Now the internet was at hand, it helped in a way that would have been impossible ten years earlier. It became apparent that what had been happening around my home had been a master plan. Its consequences had therefore been known before the first tree had even been planted: the stature of shadow-casting trees, the building of pens for hundreds of pheasants, the disturbing access for maintaining and feeding, and the standing beside my home for the shooting. I had known none of this, adjusting my tolerance with each incursion as it unfolded. What a naïve, gullible fool I had been.


What baffled me was how anyone could contemplate designing a few hours of recreational activity predicated on snuffing out a person's sunlight, peace and privacy and trapping a home in the culture of killing for fun. To put trees on one side of a house, pheasants on the other, and stand in the middle to kill them, seemed beyond all human decency.
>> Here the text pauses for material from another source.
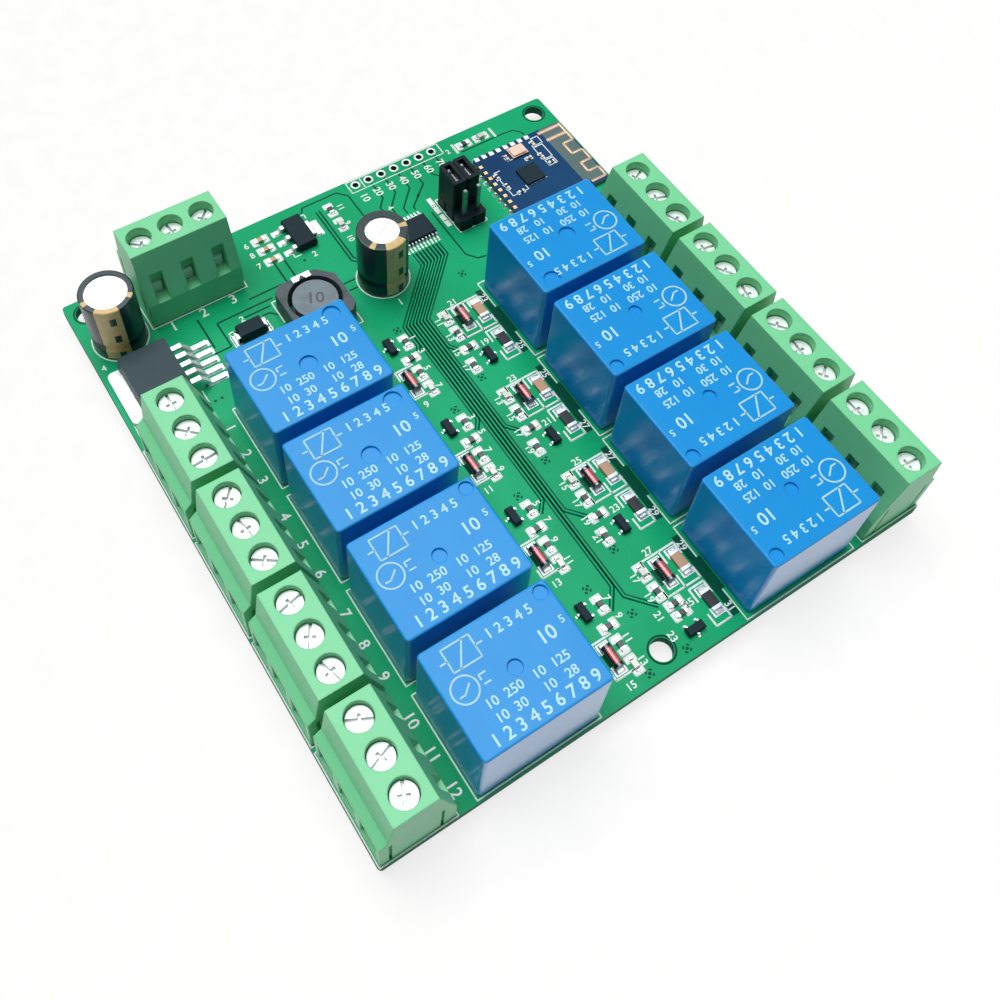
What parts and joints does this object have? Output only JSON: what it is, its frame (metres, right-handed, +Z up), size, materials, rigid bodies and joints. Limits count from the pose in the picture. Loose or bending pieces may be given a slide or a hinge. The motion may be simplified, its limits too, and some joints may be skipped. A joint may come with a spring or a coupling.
{
  "type": "relay module board",
  "caption": "Relay module on a green circuit board: sealed blue relays and green screw terminals along two sides, with power supply, controller and radio parts at one end.",
  "frame": {"origin": "middle of the board's outline in X and Y, at the tips of the longest pins below the board in Z", "axes": "+X from the west relay row to the east relay row, +Y towards the supply terminal's edge, +Z up, away from the board's component side"},
  "size_m": [0.0914, 0.0972, 0.0186],
  "materials": {
    "can_aluminium": "satin aluminium",
    "tinned_metal": "tinned",
    "sleeve_dark": "glossy dark sleeve",
    "chip_tan": "ceramic",
    "chip_black": "glazed ceramic",
    "board_green": "green lacquer on glass laminate",
    "package_black": "matt black moulding",
    "diode_glass": "reddish glass",
    "black_plastic": "matt black plastic",
    "gilt_metal": "gilt brass",
    "lamp_white": "white translucent plastic",
    "ferrite": "matt ferrite",
    "copper_wire": "enamelled copper wire",
    "board_blue": "blue lacquer on glass laminate",
    "crystal_lid": "pale metal lid",
    "soft_iron": "satin plated iron",
    "relay_blue": "glossy blue moulded plastic",
    "contact_metal": "silvered brass",
    "terminal_green": "glossy green plastic",
    "screw_steel": "bright plated steel"
  },
  "bodies": {
    "board": {"capacitor_cans": "can_aluminium", "capacitor_leads": "tinned_metal", "capacitor_sleeves": "sleeve_dark", "chip_capacitors": "chip_tan", "chip_resistors": "chip_black", "circuit_board": "board_green", "controller_body": "package_black", "controller_leads": "tinned_metal", "glass_diodes": "diode_glass", "header_base": "black_plastic", "header_pins": "gilt_metal", "indicator_leds": "lamp_white", "inductor_clips": "tinned_metal", "inductor_core": "ferrite", "inductor_shield": "ferrite", "inductor_winding": "copper_wire", "power_diode": "package_black", "radio_board": "board_blue", "radio_chip": "package_black", "radio_crystal": "crystal_lid", "regulator_body": "package_black", "regulator_lead_frame": "tinned_metal", "relay_bases": "black_plastic", "relay_cover_1": "relay_blue", "relay_cover_2": "relay_blue", "relay_cover_3": "relay_blue", "relay_cover_4": "relay_blue", "relay_cover_5": "relay_blue", "relay_cover_6": "relay_blue", "relay_cover_7": "relay_blue", "relay_cover_8": "relay_blue", "relay_fixed_contacts": "contact_metal", "relay_iron_frames": "soft_iron", "relay_pins": "tinned_metal", "relay_windings": "copper_wire", "small_regulator_body": "package_black", "small_regulator_lead_frame": "tinned_metal", "terminal_block_1": "terminal_green", "terminal_block_2": "terminal_green", "terminal_block_3": "terminal_green", "terminal_block_4": "terminal_green", "terminal_block_5": "terminal_green", "terminal_block_6": "terminal_green", "terminal_block_7": "terminal_green", "terminal_block_8": "terminal_green", "terminal_block_9": "terminal_green", "terminal_clamps": "screw_steel", "terminal_pins": "tinned_metal", "terminal_screws": "screw_steel", "transistors": "package_black"},
    "armature_1": {"relay_armature_1": "soft_iron"},
    "armature_2": {"relay_armature_2": "soft_iron"},
    "armature_3": {"relay_armature_3": "soft_iron"},
    "armature_4": {"relay_armature_4": "soft_iron"},
    "armature_5": {"relay_armature_5": "soft_iron"},
    "armature_6": {"relay_armature_6": "soft_iron"},
    "armature_7": {"relay_armature_7": "soft_iron"},
    "armature_8": {"relay_armature_8": "soft_iron"},
    "jumper_1": {"jumper_cap_1": "black_plastic"},
    "jumper_2": {"jumper_cap_2": "black_plastic"}
  },
  "joints": [
    {"name": "armature_hinge_1", "type": "hinge", "parent": "board", "child": "armature_1", "pos_m": [-0.01517, 0.01035, 0.01522], "axis": [0, -1, 0], "range_deg": [0, 2.4], "stiffness_Nm_per_rad": 0.002, "springref_deg": -5.73},
    {"name": "armature_hinge_2", "type": "hinge", "parent": "board", "child": "armature_2", "pos_m": [-0.01517, -0.0066, 0.01522], "axis": [0, -1, 0], "range_deg": [0, 2.4], "stiffness_Nm_per_rad": 0.002, "springref_deg": -5.73},
    {"name": "armature_hinge_3", "type": "hinge", "parent": "board", "child": "armature_3", "pos_m": [-0.01517, -0.02355, 0.01522], "axis": [0, -1, 0], "range_deg": [0, 2.4], "stiffness_Nm_per_rad": 0.002, "springref_deg": -5.73},
    {"name": "armature_hinge_4", "type": "hinge", "parent": "board", "child": "armature_4", "pos_m": [-0.01517, -0.0405, 0.01522], "axis": [0, -1, 0], "range_deg": [0, 2.4], "stiffness_Nm_per_rad": 0.002, "springref_deg": -5.73},
    {"name": "armature_hinge_5", "type": "hinge", "parent": "board", "child": "armature_5", "pos_m": [0.01628, 0.0106, 0.01522], "axis": [0, 1, 0], "range_deg": [0, 2.4], "stiffness_Nm_per_rad": 0.002, "springref_deg": -5.73},
    {"name": "armature_hinge_6", "type": "hinge", "parent": "board", "child": "armature_6", "pos_m": [0.01628, -0.00635, 0.01522], "axis": [0, 1, 0], "range_deg": [0, 2.4], "stiffness_Nm_per_rad": 0.002, "springref_deg": -5.73},
    {"name": "armature_hinge_7", "type": "hinge", "parent": "board", "child": "armature_7", "pos_m": [0.01628, -0.0233, 0.01522], "axis": [0, 1, 0], "range_deg": [0, 2.4], "stiffness_Nm_per_rad": 0.002, "springref_deg": -5.73},
    {"name": "armature_hinge_8", "type": "hinge", "parent": "board", "child": "armature_8", "pos_m": [0.01628, -0.04025, 0.01522], "axis": [0, 1, 0], "range_deg": [0, 2.4], "stiffness_Nm_per_rad": 0.002, "springref_deg": -5.73},
    {"name": "jumper_slide_1", "type": "slide", "parent": "board", "child": "jumper_1", "axis": [0, 0, 1], "range_m": [0, 0.006]},
    {"name": "jumper_slide_2", "type": "slide", "parent": "board", "child": "jumper_2", "axis": [0, 0, 1], "range_m": [0, 0.006]}
  ]
}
What makes a group of people so evidently feel 'entitled' to behave in such a way and with such alacrity?

But the biggest thought of all was, "This can't be right. How can this be?" So I rang the police and learnt, indeed they could stand all round my home, right up to the boundary, and shoot. All anyone needs is a shotgun licence (actually you can borrow a gun too, and use it without experience)(1) and the permission of the landowner. I saw my MP, got sympathy but the same reply.

I read and read; the answer lies in our country's history, in land, vanity and power.

Every bone in my body says this is ugly, selfish, indecent and unjust. I felt bullied, intimidated and broken. I still do to a degree, not only by the people with their guns and dogs but by the laws of my country which foster such selfish tyranny. Because of the law, this could happen to any home, family and child living in the countryside. Hence this website and my appeal to our legislators.

Do we live in a country where common decency takes precedent over the sport of shooting, or one in which the sport of shooting outweighs common decency?